I got all sorts of Canadian pride. It’s hard to pinpoint a place in Canada that feels “Canadian” because the country is so diverse. And we’re not overly patriotic people, anyway. (Or we weren’t, until Trump got elected, and now suddenly everybody is like, “Canada is so much better than anything else! Woohoo!”) But I love the full-on patriotism of Ottawa. Also: Obama and Trudeau cookies at Moulin de Provence in the Byward Market.
Wellington West and Westboro are amazing hipster neighbourhoods. I love cities that have really distinct neighbourhoods, and so I booked myself into an Airbnb for a few nights in Westboro so I could better explore on my own. I perused maps at the World of Maps, drank coffee all day at The Ministry of Coffee, went for a beer with friends at the Tooth & Nail, hung out at a sleazy pub called Whispers.
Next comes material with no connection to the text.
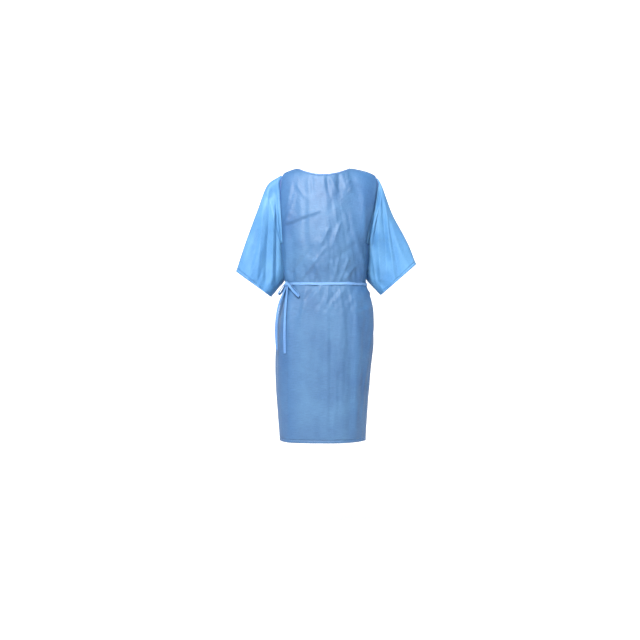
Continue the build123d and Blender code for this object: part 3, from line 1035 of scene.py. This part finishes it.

I’d totally live in Westboro.
It’s a little big city. One day, while sitting and working in Equator Coffee in Westboro, I heard someone say my name and turned around to see my friend Sara there. I mean, how freaking cool is it that I can spend less than a week in one part of town and run into people I know?
Ottawa blew me away with its multiculturalism. While shopping in Costco one day with April, I counted five different languages swirling around me. If that happened in St. John’s, everyone would take notice. Here, nobody batted an eyelash. I love that there’s Chinatown, and Little Italy, and endless shops selling schawarma. It takes me back to Berlin.
It’s close to everything. I never appreciated the fact that Montreal (my all-time favourite Canadian city) is a measly two-hour drive away, and Toronto just four. And you know what Toronto has? Lots and lots of really cheap international flights. Kaboom.
There’s cheap beer across the way. One night, I hopped in the car with my Uncle Brian and Aunt Josephine and headed across the river to the beer shop in Gatineau, Quebec. I bought a dozen of Belgian beer for about $16. I can’t even get a half case of shitty domestic beer in Newfoundland for that price. AND YES THIS IS A POINT OF CONCERN FOR ME.